From the battlefield to the chuppah: Injured soldier proposes to his girlfriend
Lior Badani was badly injured in an anti-tank missile attack in Gaza. During his recovery in a hospital in Israel, he decided to propose to his girlfriend.
“It’s in difficult moments like that you realise what’s important in life,” Lior Badani tells Jewish News while recalling why he decided to propose to his girlfriend soon after being wounded in Gaza.
Lior, 25, was among the roughly 30,000 Israeli soldiers sent to fight Hamas in Gaza following 7 October. But in the weeks leading up to the massacre, Lior and his girlfriend Adi went through a rough time, not knowing if they would stay together.
But 7 October put things into perspective for both. On that horrible morning, they reached out to each other to check if they were safe. Lior was called up by the IDF shortly after, given just a few hours to pack his things before joining the IDF combat engineer corps.
Lior decided to surprise Adi at her home before he was sent off, something he in hindsight can see was a sign that his doubt about their relationship had already vanished.
In Gaza, Lior and his unit had one of the most difficult and important tasks of the war; clearing the roads for bombs and explosives, as well as locating and destroying tunnels and buildings.
As most soldiers don’t get to call their loved ones for long periods while in Gaza, Lior found a way to deliver a letter to Adi through a friend who was stationed at a base just outside Gaza.
“It was hard to be away from each other during such a difficult time. I missed her a lot,” he said. Just two weeks after he arrived in Gaza, Lior was badly wounded near Jabalya, a hotbed for Hamas and Islamic Jihad.
An anti-tank missile hit the heavily armoured Combat engineering vehicle he was in. “I remember a massive explosion. When I tried to reach my unit on the walkie talkie, I realised the connection had been cut,” Lior said.
He managed to reach the rescue point to get help, only to find out that he had been hit with shrapnel from the missile.
“I asked my friend if he could check and see if everything was okay because I had a weird feeling in my body. He lifted up my shirt and I saw I was bleeding a lot.”

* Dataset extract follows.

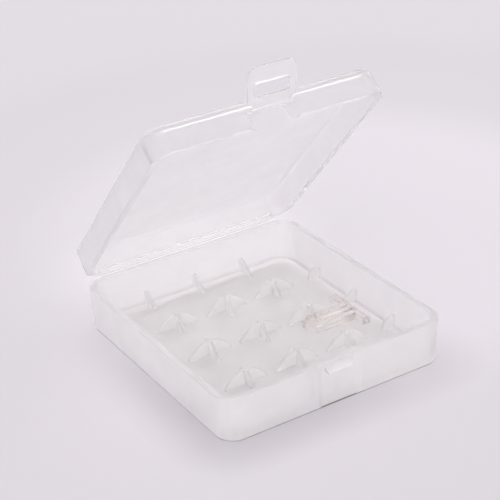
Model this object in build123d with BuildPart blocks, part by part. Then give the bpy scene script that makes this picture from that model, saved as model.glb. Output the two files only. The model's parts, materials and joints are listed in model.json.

Lior was taken to Beilinson Hospital in Israel shortly after, where he spent the next two weeks in recovery. “I still have shrapnels in my chest from the anti-tank missile,” he said.
Adi came to the hospital to take care of him, and it was then they both realised that they wanted to spend their life together.
“I proposed to her exactly one year after we met, on 17 March. I told her that I had some treatment at the Hadassah Hospital in Jerusalem and that I wanted her to come with me. When we arrived at the place where I planned to propose, she was really surprised. I proposed to her at a beautiful lookout, overseeing the valleys of Jerusalem.”
“She was really surprised and excited. The truth is that I didn’t say anything, we just looked at each other, laughed and smiled, sometimes silence speaks more than words. I am really happy I proposed. We are right for each other, sometimes it just takes a catastrophe to realise it,” he said.
Lior and Adi will get married on July 14.